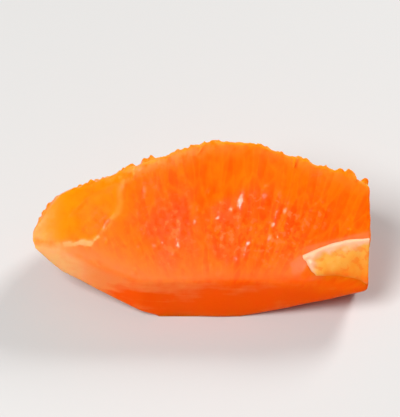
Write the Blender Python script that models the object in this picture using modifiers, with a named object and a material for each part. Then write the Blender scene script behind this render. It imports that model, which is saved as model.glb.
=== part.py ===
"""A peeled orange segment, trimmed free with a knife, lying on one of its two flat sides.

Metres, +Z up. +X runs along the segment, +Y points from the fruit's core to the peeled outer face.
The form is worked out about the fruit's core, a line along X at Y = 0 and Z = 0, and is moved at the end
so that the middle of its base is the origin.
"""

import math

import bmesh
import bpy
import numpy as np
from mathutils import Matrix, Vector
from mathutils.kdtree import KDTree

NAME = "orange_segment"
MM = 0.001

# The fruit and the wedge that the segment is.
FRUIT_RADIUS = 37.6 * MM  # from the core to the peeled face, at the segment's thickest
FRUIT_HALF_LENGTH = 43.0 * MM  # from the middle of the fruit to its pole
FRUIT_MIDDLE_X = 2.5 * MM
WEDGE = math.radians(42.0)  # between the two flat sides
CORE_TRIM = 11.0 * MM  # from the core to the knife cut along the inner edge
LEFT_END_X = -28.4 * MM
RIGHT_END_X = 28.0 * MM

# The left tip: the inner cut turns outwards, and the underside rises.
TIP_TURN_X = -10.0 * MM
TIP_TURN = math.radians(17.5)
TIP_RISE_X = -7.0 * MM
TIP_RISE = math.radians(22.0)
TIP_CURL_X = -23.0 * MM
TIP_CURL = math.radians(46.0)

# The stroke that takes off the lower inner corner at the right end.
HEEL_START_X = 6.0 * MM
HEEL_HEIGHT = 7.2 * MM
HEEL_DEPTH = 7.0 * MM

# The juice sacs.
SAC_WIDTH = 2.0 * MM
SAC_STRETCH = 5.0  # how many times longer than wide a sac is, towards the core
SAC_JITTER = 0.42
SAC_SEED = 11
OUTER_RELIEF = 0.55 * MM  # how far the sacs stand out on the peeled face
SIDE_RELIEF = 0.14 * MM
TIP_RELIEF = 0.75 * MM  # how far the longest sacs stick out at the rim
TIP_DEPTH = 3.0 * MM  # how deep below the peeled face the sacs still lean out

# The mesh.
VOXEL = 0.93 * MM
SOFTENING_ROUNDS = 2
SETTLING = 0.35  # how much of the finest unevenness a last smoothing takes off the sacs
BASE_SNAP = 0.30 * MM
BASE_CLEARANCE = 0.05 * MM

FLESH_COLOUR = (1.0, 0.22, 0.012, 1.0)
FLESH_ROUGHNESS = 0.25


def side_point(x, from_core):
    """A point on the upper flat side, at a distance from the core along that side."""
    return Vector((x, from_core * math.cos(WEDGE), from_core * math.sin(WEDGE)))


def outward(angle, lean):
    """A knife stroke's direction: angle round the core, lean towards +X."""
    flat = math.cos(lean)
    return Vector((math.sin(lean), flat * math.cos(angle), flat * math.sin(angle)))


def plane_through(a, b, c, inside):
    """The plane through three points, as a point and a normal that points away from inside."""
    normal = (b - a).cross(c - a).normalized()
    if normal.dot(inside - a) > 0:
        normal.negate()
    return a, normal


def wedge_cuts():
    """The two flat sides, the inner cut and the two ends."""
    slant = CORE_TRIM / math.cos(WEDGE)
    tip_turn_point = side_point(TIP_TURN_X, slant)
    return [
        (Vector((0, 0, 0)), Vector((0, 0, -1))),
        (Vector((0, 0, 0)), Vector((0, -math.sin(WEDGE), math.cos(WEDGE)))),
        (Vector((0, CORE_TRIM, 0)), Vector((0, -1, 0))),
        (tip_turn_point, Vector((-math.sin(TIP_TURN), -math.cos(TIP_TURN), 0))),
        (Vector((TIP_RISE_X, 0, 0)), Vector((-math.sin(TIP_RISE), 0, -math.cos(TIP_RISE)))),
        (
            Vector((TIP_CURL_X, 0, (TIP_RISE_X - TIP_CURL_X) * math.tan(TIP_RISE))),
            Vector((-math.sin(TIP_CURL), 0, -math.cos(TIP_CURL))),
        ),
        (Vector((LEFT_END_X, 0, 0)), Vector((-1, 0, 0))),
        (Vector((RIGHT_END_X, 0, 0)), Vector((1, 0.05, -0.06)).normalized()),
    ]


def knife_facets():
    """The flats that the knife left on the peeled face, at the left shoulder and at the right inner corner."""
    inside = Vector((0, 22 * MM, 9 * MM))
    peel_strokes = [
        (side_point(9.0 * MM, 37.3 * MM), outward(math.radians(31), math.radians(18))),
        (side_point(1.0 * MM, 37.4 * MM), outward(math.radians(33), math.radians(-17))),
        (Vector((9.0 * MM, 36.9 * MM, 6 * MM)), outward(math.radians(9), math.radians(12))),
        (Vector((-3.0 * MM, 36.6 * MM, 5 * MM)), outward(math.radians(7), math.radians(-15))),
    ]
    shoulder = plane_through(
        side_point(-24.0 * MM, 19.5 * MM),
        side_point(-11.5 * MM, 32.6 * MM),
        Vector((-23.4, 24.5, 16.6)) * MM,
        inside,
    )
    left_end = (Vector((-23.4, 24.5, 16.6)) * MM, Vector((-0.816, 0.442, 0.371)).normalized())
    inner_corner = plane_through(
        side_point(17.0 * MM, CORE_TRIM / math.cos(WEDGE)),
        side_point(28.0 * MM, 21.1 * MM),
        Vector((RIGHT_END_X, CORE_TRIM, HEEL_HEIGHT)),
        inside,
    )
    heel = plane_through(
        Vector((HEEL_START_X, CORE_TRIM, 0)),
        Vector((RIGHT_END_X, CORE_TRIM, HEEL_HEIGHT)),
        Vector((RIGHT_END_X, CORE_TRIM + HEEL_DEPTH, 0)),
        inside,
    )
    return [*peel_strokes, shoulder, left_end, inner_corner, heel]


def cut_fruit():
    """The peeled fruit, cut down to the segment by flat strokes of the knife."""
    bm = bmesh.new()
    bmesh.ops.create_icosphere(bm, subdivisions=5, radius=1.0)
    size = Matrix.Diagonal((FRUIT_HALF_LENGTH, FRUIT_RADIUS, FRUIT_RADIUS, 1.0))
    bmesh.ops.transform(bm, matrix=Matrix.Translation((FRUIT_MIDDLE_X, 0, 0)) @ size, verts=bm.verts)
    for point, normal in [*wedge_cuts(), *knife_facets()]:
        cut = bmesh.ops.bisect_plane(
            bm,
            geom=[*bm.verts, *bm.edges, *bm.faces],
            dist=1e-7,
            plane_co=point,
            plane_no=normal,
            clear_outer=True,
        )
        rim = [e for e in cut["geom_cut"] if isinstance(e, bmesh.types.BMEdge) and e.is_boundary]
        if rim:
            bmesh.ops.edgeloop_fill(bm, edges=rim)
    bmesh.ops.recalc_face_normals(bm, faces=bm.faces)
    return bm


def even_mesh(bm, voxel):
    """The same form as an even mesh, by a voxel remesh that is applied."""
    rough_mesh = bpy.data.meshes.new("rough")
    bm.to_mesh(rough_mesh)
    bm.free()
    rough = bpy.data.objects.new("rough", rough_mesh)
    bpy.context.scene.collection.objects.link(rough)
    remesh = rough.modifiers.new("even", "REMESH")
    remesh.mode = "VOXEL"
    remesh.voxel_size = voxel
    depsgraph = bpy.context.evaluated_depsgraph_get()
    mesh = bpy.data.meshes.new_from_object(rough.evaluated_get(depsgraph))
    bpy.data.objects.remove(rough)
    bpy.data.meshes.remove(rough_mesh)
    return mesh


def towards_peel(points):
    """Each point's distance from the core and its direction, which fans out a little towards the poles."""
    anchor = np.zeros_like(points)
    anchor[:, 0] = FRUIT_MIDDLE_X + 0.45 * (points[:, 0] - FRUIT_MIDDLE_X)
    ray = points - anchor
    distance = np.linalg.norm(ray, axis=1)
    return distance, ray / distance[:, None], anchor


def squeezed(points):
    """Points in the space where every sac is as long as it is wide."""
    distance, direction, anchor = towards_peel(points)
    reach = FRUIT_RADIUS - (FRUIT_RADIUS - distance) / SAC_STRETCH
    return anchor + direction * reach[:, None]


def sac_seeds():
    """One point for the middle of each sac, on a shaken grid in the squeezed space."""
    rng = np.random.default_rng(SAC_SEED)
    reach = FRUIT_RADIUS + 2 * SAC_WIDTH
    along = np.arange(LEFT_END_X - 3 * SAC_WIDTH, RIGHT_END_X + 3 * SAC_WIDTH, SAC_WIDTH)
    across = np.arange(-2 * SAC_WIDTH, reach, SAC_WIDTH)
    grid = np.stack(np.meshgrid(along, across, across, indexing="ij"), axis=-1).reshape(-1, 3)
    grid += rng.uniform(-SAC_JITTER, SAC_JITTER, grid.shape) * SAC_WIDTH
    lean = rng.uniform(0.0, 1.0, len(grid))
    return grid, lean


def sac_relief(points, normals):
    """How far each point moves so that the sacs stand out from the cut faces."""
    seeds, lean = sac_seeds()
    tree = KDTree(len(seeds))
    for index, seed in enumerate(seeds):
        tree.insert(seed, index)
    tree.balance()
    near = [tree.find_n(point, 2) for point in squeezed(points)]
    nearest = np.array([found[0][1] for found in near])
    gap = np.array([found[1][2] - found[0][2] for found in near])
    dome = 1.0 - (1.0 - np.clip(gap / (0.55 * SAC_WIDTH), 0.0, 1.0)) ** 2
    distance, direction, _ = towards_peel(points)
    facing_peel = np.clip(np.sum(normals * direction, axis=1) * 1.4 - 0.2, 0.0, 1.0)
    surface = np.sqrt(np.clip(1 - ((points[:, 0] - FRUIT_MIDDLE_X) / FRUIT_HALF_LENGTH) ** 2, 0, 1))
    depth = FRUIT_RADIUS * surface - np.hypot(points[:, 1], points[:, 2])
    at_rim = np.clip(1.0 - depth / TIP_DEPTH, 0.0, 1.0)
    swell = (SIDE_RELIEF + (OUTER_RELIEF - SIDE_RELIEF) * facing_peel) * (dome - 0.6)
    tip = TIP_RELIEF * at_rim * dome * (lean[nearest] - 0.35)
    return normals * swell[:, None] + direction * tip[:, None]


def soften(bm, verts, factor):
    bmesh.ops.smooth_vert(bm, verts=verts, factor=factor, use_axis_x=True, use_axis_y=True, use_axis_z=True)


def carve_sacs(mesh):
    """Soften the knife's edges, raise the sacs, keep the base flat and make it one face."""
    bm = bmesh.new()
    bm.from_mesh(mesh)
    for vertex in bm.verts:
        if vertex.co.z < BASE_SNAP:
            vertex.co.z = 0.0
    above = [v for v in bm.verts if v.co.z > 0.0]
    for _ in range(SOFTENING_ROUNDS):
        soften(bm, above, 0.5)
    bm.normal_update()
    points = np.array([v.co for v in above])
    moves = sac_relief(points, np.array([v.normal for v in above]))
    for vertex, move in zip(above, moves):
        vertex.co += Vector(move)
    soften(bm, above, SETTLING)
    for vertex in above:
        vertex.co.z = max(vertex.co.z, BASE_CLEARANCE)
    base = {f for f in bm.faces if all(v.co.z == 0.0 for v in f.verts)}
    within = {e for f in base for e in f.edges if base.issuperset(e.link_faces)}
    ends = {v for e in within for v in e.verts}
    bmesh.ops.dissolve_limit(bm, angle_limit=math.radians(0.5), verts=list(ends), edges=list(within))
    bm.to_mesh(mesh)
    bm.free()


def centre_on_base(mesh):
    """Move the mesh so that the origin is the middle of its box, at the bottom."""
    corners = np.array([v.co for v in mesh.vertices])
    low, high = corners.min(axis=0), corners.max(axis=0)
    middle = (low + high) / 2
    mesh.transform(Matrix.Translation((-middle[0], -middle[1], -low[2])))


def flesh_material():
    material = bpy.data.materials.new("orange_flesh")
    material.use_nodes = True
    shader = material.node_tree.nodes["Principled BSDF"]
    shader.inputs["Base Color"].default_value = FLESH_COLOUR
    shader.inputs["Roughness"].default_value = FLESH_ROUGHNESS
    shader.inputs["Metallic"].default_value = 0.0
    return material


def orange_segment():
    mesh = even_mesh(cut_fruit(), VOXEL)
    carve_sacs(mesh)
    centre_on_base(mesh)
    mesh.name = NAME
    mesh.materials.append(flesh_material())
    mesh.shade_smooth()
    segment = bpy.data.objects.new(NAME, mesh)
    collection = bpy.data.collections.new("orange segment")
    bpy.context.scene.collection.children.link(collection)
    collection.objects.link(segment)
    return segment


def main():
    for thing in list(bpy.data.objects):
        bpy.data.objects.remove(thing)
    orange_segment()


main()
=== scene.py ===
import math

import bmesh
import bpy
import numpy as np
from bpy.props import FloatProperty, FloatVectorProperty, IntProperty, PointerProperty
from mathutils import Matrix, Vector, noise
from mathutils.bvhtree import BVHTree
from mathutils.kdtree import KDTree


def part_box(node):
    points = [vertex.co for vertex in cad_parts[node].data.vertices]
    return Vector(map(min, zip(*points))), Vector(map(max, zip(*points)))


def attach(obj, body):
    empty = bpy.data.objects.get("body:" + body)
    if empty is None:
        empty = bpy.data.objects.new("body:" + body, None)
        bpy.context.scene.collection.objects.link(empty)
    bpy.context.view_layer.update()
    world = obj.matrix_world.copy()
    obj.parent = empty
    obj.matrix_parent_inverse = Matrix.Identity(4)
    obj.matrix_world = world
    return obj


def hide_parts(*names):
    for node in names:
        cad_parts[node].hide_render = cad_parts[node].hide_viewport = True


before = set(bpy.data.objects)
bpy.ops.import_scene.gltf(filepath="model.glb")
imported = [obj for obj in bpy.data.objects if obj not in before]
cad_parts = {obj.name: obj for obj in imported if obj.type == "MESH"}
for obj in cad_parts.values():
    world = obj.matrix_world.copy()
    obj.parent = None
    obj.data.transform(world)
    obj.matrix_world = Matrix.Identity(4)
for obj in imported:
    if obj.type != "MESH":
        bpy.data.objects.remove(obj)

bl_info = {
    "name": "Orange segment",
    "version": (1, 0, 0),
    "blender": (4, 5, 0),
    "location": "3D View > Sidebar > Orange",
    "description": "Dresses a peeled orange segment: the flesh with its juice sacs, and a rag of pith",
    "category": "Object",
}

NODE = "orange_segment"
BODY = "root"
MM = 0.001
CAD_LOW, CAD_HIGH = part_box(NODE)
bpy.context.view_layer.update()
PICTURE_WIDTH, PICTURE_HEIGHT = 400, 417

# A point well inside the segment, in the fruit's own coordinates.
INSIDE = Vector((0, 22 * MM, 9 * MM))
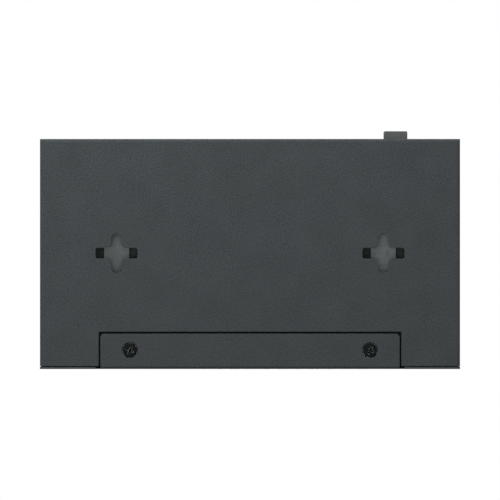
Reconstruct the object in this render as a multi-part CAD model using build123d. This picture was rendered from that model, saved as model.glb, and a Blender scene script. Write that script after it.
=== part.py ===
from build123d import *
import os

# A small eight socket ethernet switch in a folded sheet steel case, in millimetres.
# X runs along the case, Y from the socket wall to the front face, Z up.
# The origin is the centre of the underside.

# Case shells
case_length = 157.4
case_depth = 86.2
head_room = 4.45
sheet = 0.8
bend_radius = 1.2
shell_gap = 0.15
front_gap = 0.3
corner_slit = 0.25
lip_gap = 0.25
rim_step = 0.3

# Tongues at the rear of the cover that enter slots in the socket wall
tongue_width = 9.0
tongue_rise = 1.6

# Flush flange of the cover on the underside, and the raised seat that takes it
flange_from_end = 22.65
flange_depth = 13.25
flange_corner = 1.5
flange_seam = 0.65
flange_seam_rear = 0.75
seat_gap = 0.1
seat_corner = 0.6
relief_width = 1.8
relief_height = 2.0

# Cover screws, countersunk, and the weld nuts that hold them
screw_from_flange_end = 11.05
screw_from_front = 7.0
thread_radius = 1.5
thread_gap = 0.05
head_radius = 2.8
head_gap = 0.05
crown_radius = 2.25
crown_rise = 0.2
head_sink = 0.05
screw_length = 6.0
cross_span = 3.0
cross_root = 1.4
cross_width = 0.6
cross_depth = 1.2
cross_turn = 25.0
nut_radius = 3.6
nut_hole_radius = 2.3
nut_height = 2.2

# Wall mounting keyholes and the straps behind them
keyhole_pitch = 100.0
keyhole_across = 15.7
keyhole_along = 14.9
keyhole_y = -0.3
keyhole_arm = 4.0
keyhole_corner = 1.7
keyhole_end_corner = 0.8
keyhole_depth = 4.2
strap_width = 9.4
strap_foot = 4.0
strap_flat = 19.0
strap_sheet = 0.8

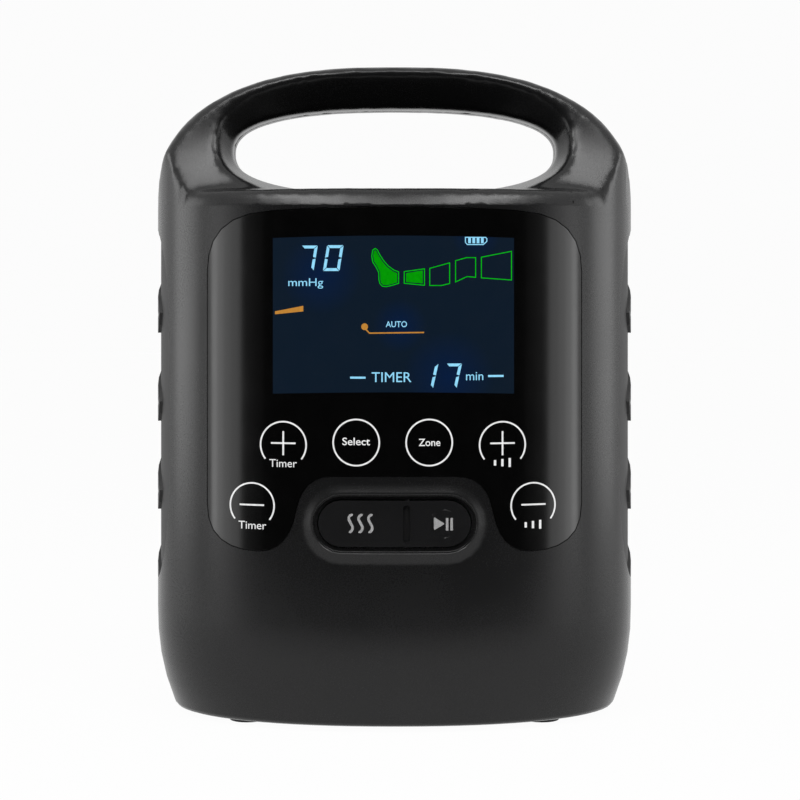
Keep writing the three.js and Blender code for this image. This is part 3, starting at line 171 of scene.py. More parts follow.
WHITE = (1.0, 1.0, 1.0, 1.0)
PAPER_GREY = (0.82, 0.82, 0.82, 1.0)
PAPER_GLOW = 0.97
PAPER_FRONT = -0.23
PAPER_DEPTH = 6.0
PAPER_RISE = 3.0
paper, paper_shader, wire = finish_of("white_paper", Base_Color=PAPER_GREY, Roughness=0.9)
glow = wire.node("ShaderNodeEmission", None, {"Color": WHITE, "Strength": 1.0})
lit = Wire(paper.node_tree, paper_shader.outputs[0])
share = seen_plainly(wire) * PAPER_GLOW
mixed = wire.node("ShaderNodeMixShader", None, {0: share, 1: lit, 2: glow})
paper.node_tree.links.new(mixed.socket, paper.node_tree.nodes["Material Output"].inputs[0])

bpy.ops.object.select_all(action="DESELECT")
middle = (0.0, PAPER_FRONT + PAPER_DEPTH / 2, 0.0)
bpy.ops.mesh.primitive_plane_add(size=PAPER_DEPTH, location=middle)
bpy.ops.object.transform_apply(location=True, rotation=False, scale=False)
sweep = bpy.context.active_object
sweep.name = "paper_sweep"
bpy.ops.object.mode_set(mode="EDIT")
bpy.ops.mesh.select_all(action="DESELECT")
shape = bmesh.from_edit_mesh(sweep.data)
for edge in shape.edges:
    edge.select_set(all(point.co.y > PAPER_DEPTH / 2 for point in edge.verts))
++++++
Reproduce exactly, and only, the lines from the one that contains "collection.objects.link(segment)" down to the one that contains "points = [vertex.co", both ends included.

    collection.objects.link(segment)
    return segment


def main():
    for thing in list(bpy.data.objects):
        bpy.data.objects.remove(thing)
    orange_segment()


main()
=== scene.py ===
import math

import bmesh
import bpy
import numpy as np
from bpy.props import FloatProperty, FloatVectorProperty, IntProperty, PointerProperty
from mathutils import Matrix, Vector, noise
from mathutils.bvhtree import BVHTree
from mathutils.kdtree import KDTree


def part_box(node):
    points = [vertex.co for vertex in cad_parts[node].data.vertices]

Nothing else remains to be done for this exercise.